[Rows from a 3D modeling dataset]
(begin)
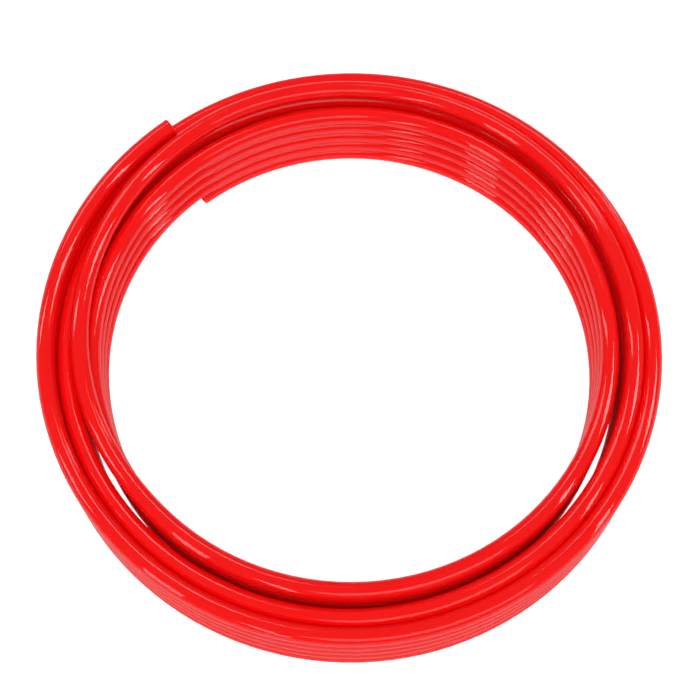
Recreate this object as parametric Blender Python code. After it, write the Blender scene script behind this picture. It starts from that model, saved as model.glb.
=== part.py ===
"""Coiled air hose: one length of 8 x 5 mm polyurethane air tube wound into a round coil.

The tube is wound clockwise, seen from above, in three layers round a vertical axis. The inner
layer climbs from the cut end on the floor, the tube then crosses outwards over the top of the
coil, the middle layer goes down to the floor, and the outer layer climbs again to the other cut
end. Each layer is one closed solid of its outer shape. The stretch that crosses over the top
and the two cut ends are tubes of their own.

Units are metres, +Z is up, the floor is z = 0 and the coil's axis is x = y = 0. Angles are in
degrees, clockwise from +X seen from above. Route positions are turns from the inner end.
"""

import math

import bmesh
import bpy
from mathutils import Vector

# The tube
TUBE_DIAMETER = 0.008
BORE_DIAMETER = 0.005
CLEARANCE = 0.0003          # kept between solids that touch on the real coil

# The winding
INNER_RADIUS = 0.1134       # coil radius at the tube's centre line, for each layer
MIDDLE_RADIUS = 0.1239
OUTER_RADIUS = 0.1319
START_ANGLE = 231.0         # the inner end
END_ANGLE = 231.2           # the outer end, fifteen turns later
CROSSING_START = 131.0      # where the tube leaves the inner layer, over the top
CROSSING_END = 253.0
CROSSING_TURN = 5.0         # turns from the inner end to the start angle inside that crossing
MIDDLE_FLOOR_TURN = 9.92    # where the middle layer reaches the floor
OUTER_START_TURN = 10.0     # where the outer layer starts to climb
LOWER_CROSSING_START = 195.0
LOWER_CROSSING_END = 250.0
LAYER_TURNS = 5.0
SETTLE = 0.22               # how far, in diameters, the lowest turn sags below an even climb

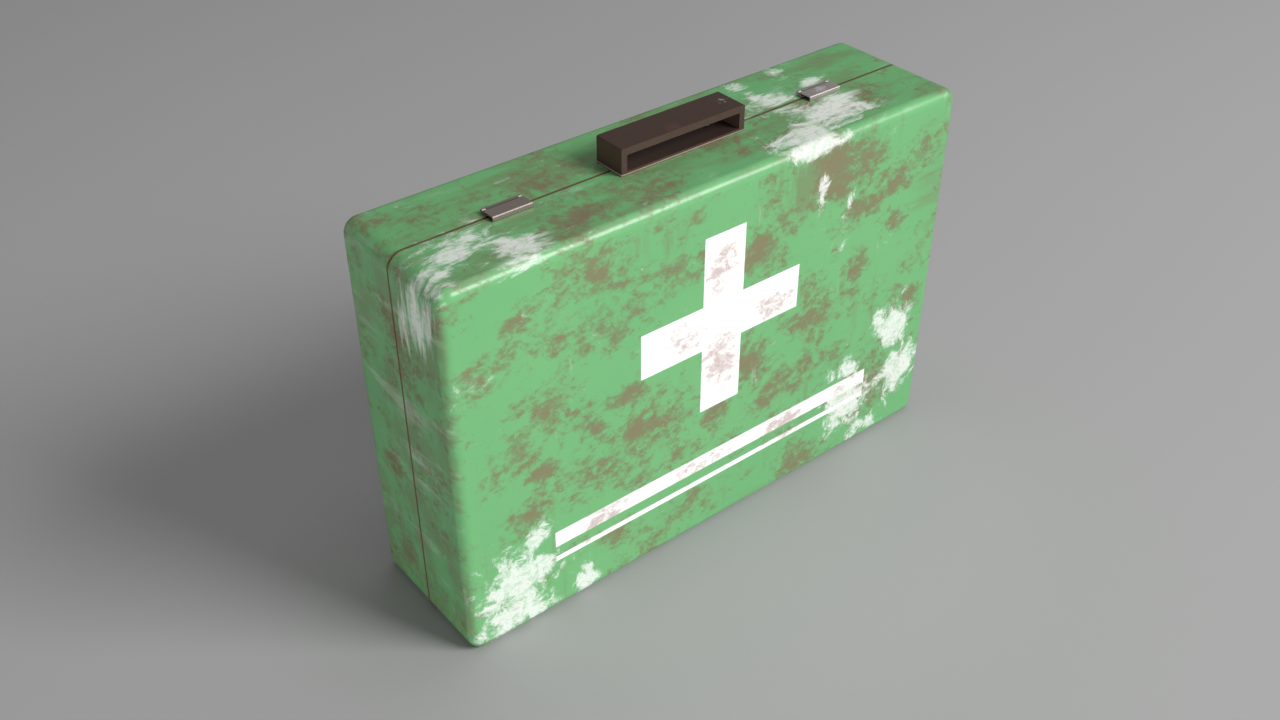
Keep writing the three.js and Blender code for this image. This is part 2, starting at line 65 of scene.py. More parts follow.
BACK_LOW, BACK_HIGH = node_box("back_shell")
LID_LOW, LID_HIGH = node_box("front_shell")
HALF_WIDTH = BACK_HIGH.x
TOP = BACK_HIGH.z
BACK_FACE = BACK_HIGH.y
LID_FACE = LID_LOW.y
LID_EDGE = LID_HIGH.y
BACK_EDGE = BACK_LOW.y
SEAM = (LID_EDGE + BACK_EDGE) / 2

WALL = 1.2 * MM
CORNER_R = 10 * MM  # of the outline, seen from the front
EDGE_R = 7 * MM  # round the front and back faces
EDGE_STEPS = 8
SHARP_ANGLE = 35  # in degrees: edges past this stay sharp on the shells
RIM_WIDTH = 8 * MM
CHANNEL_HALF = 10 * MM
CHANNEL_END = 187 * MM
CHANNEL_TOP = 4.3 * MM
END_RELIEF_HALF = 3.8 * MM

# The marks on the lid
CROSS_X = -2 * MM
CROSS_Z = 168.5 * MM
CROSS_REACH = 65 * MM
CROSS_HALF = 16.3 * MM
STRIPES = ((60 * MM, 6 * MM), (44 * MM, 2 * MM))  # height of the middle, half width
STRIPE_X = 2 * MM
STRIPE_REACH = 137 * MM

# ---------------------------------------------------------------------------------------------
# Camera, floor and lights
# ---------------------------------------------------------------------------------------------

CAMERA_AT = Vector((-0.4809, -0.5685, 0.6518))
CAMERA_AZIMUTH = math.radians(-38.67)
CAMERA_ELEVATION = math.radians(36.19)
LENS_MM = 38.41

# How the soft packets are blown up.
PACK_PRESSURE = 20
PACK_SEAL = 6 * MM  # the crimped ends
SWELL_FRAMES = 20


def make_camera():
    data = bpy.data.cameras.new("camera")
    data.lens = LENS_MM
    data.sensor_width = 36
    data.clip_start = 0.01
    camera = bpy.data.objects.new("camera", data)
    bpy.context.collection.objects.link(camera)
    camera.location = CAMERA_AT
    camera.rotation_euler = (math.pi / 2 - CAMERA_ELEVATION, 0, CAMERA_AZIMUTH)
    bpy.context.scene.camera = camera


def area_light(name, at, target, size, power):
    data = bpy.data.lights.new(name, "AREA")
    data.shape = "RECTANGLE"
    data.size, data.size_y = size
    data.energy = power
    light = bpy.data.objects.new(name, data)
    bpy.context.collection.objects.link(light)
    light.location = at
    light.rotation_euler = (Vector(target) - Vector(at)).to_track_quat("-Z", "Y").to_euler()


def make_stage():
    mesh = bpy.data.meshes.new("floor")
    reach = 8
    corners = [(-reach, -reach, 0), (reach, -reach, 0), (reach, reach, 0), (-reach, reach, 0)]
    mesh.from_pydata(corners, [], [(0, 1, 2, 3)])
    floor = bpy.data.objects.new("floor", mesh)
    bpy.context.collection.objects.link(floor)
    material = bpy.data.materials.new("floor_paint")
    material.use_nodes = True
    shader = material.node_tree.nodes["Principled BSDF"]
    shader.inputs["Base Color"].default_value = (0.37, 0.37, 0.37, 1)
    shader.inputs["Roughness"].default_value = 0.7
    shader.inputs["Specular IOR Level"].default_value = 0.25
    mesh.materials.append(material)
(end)
Output each record exactly, leaving nothing out.

Response to this task.
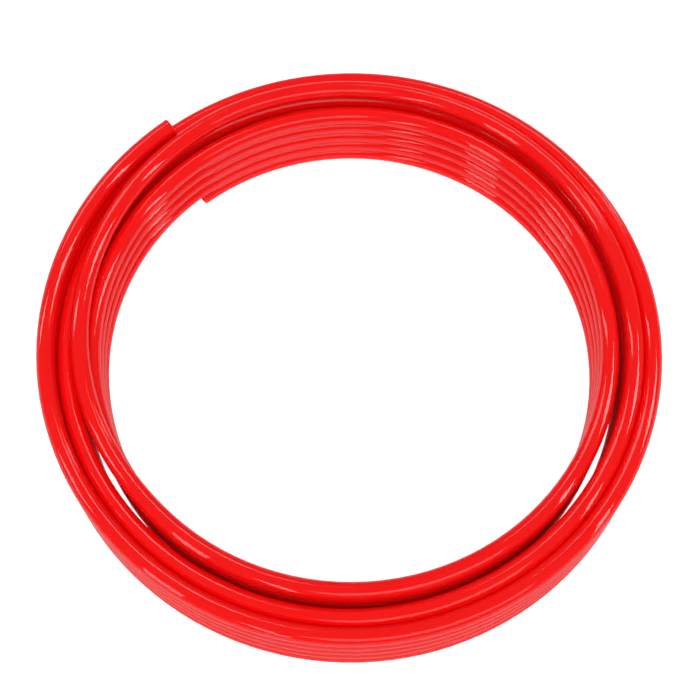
Recreate this object as parametric Blender Python code. After it, write the Blender scene script behind this picture. It starts from that model, saved as model.glb.
=== part.py ===
"""Coiled air hose: one length of 8 x 5 mm polyurethane air tube wound into a round coil.

The tube is wound clockwise, seen from above, in three layers round a vertical axis. The inner
layer climbs from the cut end on the floor, the tube then crosses outwards over the top of the
coil, the middle layer goes down to the floor, and the outer layer climbs again to the other cut
end. Each layer is one closed solid of its outer shape. The stretch that crosses over the top
and the two cut ends are tubes of their own.

Units are metres, +Z is up, the floor is z = 0 and the coil's axis is x = y = 0. Angles are in
degrees, clockwise from +X seen from above. Route positions are turns from the inner end.
"""

import math

import bmesh
import bpy
from mathutils import Vector

# The tube
TUBE_DIAMETER = 0.008
BORE_DIAMETER = 0.005
CLEARANCE = 0.0003          # kept between solids that touch on the real coil

# The winding
INNER_RADIUS = 0.1134       # coil radius at the tube's centre line, for each layer
MIDDLE_RADIUS = 0.1239
OUTER_RADIUS = 0.1319
START_ANGLE = 231.0         # the inner end
END_ANGLE = 231.2           # the outer end, fifteen turns later
CROSSING_START = 131.0      # where the tube leaves the inner layer, over the top
CROSSING_END = 253.0
CROSSING_TURN = 5.0         # turns from the inner end to the start angle inside that crossing
MIDDLE_FLOOR_TURN = 9.92    # where the middle layer reaches the floor
OUTER_START_TURN = 10.0     # where the outer layer starts to climb
LOWER_CROSSING_START = 195.0
LOWER_CROSSING_END = 250.0
LAYER_TURNS = 5.0
SETTLE = 0.22               # how far, in diameters, the lowest turn sags below an even climb

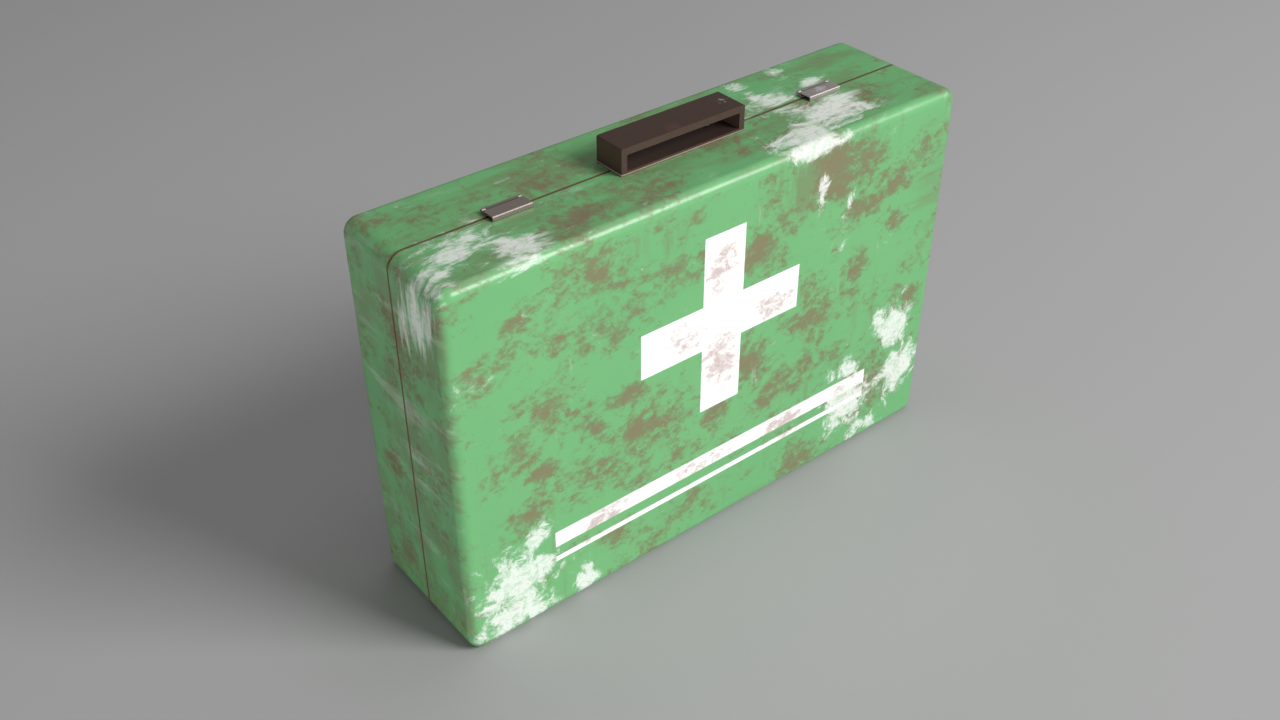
Keep writing the three.js and Blender code for this image. This is part 2, starting at line 65 of scene.py. More parts follow.
BACK_LOW, BACK_HIGH = node_box("back_shell")
LID_LOW, LID_HIGH = node_box("front_shell")
HALF_WIDTH = BACK_HIGH.x
TOP = BACK_HIGH.z
BACK_FACE = BACK_HIGH.y
LID_FACE = LID_LOW.y
LID_EDGE = LID_HIGH.y
BACK_EDGE = BACK_LOW.y
SEAM = (LID_EDGE + BACK_EDGE) / 2

WALL = 1.2 * MM
CORNER_R = 10 * MM  # of the outline, seen from the front
EDGE_R = 7 * MM  # round the front and back faces
EDGE_STEPS = 8
SHARP_ANGLE = 35  # in degrees: edges past this stay sharp on the shells
RIM_WIDTH = 8 * MM
CHANNEL_HALF = 10 * MM
CHANNEL_END = 187 * MM
CHANNEL_TOP = 4.3 * MM
END_RELIEF_HALF = 3.8 * MM

# The marks on the lid
CROSS_X = -2 * MM
CROSS_Z = 168.5 * MM
CROSS_REACH = 65 * MM
CROSS_HALF = 16.3 * MM
STRIPES = ((60 * MM, 6 * MM), (44 * MM, 2 * MM))  # height of the middle, half width
STRIPE_X = 2 * MM
STRIPE_REACH = 137 * MM

# ---------------------------------------------------------------------------------------------
# Camera, floor and lights
# ---------------------------------------------------------------------------------------------

CAMERA_AT = Vector((-0.4809, -0.5685, 0.6518))
CAMERA_AZIMUTH = math.radians(-38.67)
CAMERA_ELEVATION = math.radians(36.19)
LENS_MM = 38.41

# How the soft packets are blown up.
PACK_PRESSURE = 20
PACK_SEAL = 6 * MM  # the crimped ends
SWELL_FRAMES = 20


def make_camera():
    data = bpy.data.cameras.new("camera")
    data.lens = LENS_MM
    data.sensor_width = 36
    data.clip_start = 0.01
    camera = bpy.data.objects.new("camera", data)
    bpy.context.collection.objects.link(camera)
    camera.location = CAMERA_AT
    camera.rotation_euler = (math.pi / 2 - CAMERA_ELEVATION, 0, CAMERA_AZIMUTH)
    bpy.context.scene.camera = camera


def area_light(name, at, target, size, power):
    data = bpy.data.lights.new(name, "AREA")
    data.shape = "RECTANGLE"
    data.size, data.size_y = size
    data.energy = power
    light = bpy.data.objects.new(name, data)
    bpy.context.collection.objects.link(light)
    light.location = at
    light.rotation_euler = (Vector(target) - Vector(at)).to_track_quat("-Z", "Y").to_euler()


def make_stage():
    mesh = bpy.data.meshes.new("floor")
    reach = 8
    corners = [(-reach, -reach, 0), (reach, -reach, 0), (reach, reach, 0), (-reach, reach, 0)]
    mesh.from_pydata(corners, [], [(0, 1, 2, 3)])
    floor = bpy.data.objects.new("floor", mesh)
    bpy.context.collection.objects.link(floor)
    material = bpy.data.materials.new("floor_paint")
    material.use_nodes = True
    shader = material.node_tree.nodes["Principled BSDF"]
    shader.inputs["Base Color"].default_value = (0.37, 0.37, 0.37, 1)
    shader.inputs["Roughness"].default_value = 0.7
    shader.inputs["Specular IOR Level"].default_value = 0.25
    mesh.materials.append(material)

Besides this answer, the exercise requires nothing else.